In my opinion, it's generally better to send a PDF file since the PDF (or more specifically, something along the lines of a PDF/X-1a file) gives them everything they need to print and nothing they don't. By sending them the InDesign file you risk them creating a final output that doesn't match what you printed at your site - perhaps even the transparency issue you were fighting. You also risk them moving something in the design on accident, which would also be bad.

As a printer, getting a PDF file reduces the risks involved in output and also improves customer satisfaction since a properly prepared PDF file is easy to output and reliable in terms of communicating the true intent of the designer.

I can definitely see how it would reduce the clutter and possible confusion.

Is there an easy to understand document (maybe in the help section of either InDesign or Acrobat) or on the web somewhere that would help me to understand how to properly prepare a PDF for professional printing?

Thank you very much for your help.

Blue Velvet
Dec 29, 2005, 10:57 AM
Overprinting white may mean to InDesign that you want it knocking out... depends on the local trapping settings but I'm mostly a Quark person so I'm not sure how InDesign handles that.

Here's some resources:
http://www.planetpdf.com/creative/index.asp
http://www.prepressforums.com/
http://www.pass4press.com/cgi-bin/wms.pl/416

emw
Dec 29, 2005, 10:58 AM
That makes sense, thank you.

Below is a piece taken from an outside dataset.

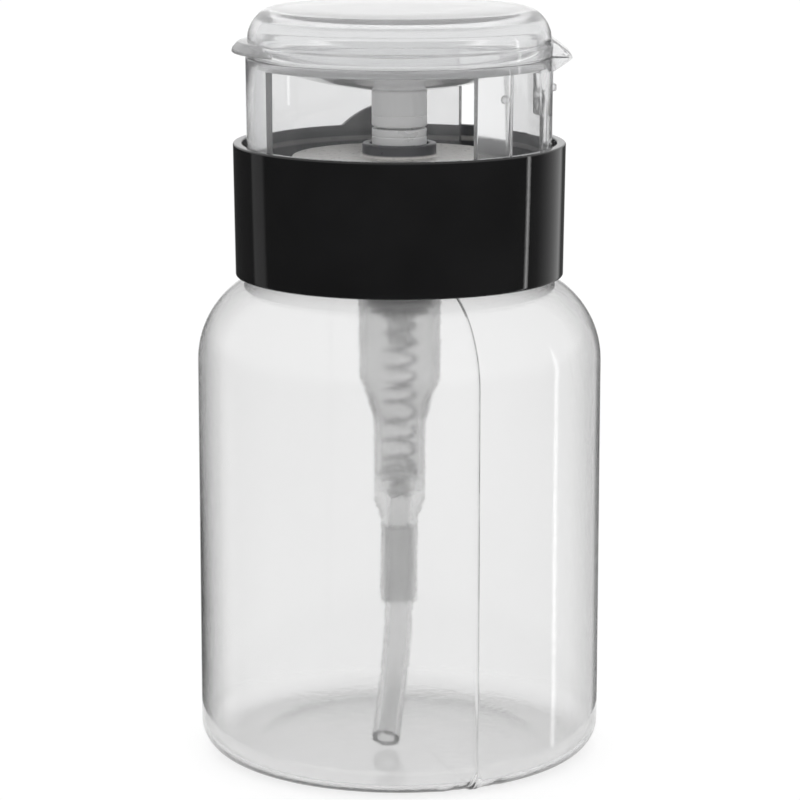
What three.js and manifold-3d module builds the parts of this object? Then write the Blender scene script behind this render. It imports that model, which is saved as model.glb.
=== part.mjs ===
// A press-down liquid dispenser bottle: a blow-moulded bottle, a black screw collar with a well,
// and a clear push head whose dish catches the liquid under a flip-top lid.
// Millimetres, +Z up. The origin is the centre of the bottle's standing ring.
// The lid's living hinge is on +X and its thumb tab on -X.
import * as THREE from 'three';
import { mergeVertices } from 'three/addons/utils/BufferGeometryUtils.js';
import Module from 'manifold-3d';

const wasm = await Module();
wasm.setup();

// ---- driving dimensions -------------------------------------------------------------------
const BIG_SIDES = 40;
const MID_SIDES = 24;
const SMALL_SIDES = 16;

const bottle = {
  radius: 31, wall: 1, heel: 4.5, shoulder: 14, shoulderZ: 61,
  ringInner: 22.5, pushUp: 2,
  neckRadius: 13.4, neckBore: 11.2, neckTop: 87,
};
const thread = { pitch: 3.2, turns: 1.25, bead: 0.7, neckCentre: 13.6, collarCentre: 14.5, startZ: 78.4 };
const collar = {
  bottom: 74, top: 94.2, radiusTop: 25.2, radiusBottom: 24.95, rimBore: 23.8,
  moatFloor: 81.8, webUnderside: 80.3, hubRadius: 16.3, hubTop: 92.1, hubPlate: 1.5,
  bore: 14.6, skirtBottom: 76, bossRadius: 5.6, bossTop: 94.1, stemHole: 4.5,
};
const lug = { arcRadius: 13.4, arcX: 0, arcZ: 84.4, fromX: -9.6, toX: 3.2 };
const housing = {
  flangeRadius: 13, flangeTop: 90.3, flangeUnder: 88.9,
  headRadius: 8.8, headBottom: 85.6, barrelRadius: 6.4, barrelBottom: 57.8, barrelBore: 5.4,
  capBore: 7.6, capSeat: 86.6,
  springRadius: 3.95, springTop: 51, springBottom: 38.6, springBore: 3.05, springSeat: 42.9,
  ballBore: 2.35, lipBore: 1.45, seatBore: 1.3, seatZ: 39.6,
  socketRadius: 2.8, socketTop: 36, socketBottom: 22.9, socketBore: 2.2, tubeStop: 34.7,
};
const stem = {
  radius: 4.15, bore: 2.9, top: 96.3, spigotRadius: 2.85, spigotTop: 101.4,
  cageBore: 1.9, cageFloor: 98.9, seatBore: 1.1, seatZ: 98.2,
  bottom: 69.9, pistonSeat: 75.5, lowRadius: 3, lowBore: 2.15,
};
const post = {
  flangeRadius: 4.4, flangeTop: 69.6, flangeUnder: 68.9,
  plug: 1.9, top: 74, guide: 1.9, bottom: 63.5, bore: 1.1,
};
const piston = { radius: 5.33, bore: 3.08, bottom: 69.9, top: 75.2, lip: 0.5 };
const spring = { meanRadius: 2.45, wire: 0.6, bottom: 43.3, top: 68.5, coils: 10.5 };
const skirt = {
  radiusTop: 23.2, radiusBottom: 23.05, inner: 22.1, bottom: 90, rimTop: 107.2, rimBottom: 105.9,
};
// Openings of the skirt, as angles round +Z from +X, with sides that run radially.
const windows = [
  { fromDeg: -148, toDeg: -60.6 },
  { fromDeg: -44, toDeg: -19 },
  { fromDeg: 41, toDeg: 65 },
];
const dish = {
  floor: 103.3, floorRadius: 5, midRadius: 13, midTop: 104.75,
  edgeRadius: 20.6, edgeTop: 106.7, radius: 21.85,
  under: 102.2, underMid: 103.6, underEdge: 105.7, rimTop: 107.15,
  socketRadius: 4.19, socketBore: 3, socketBottom: 96.6, chamberTop: 102.4, outletHole: 0.9,
};
// Small stop bumps on the outside of the skirt, and the rib that stiffens it under the lid's hinge.
const bump = { anglesDeg: [-48, 0], z: 102.4, radius: 0.65, tipRadius: 0.25, reach: 0.6 };
const rib = { inner: 21.3, fromY: -8, toY: 14.4, fromX: 15, edgeZ: 102.7, slope: -0.63, top: 105.3 };
const lid = {
  radius: 22.9, flangeRadius: 23.3, bottom: 107.5, flangeTop: 109.1, top: 114.3, wall: 1.15,
  cornerR: 2.9, cornerZ: 3.7,
};
const tab = { radius: 18, centreX: -7.3, chamfer: 1, bottom: 107.9, top: 109.5 };
const hinge = { axisX: 25.6, axisZ: 107.45, halfWidth: 5.5, gap: 0.3, rise: 2.1 };
const tube = { radius: 2.1, bore: 1.35, top: 34.4, straightTo: 21.5, endX: -2, endY: -12.6, endZ: 4.3 };
const balls = { inlet: 1.6, inletZ: 40.7, outlet: 1.5, outletZ: 99.3 };
const cover = {
  radius: 4.2, bottom: 103.6, top: 104.4, slots: 4, slotWidth: 0.7, slotInner: 1.2, slotOuter: 3.3,
};
const gasket = { outer: 13.1, inner: 11.4, bottom: 87.3, top: 88.6 };
const cap = { radius: 7.3, bore: 4.5, bottom: 86.9, step: 88, stepBore: 5.6, top: 90.2 };
const wiper = { outer: 5.3, inner: 4.22, bottom: 86.95, top: 87.7 };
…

Why would page 2 be any different from page 1, though?Probably due to the copying.

Is there an easy to understand document (maybe in the help section of either InDesign or Acrobat) or on the web somewhere that would help me to understand how to properly prepare a PDF for professional printing?

Thank you very much for your help.http://www.pdf-x.com/ddap_universal_ppd_intro.php

I'd go there for some reasonable information and links (including to Adobe's "Preparing PDF for High Resolution Printing" white paper).

tobefirst
Dec 29, 2005, 11:03 AM
Thank you guys both very much for your help. It is very much appreciated.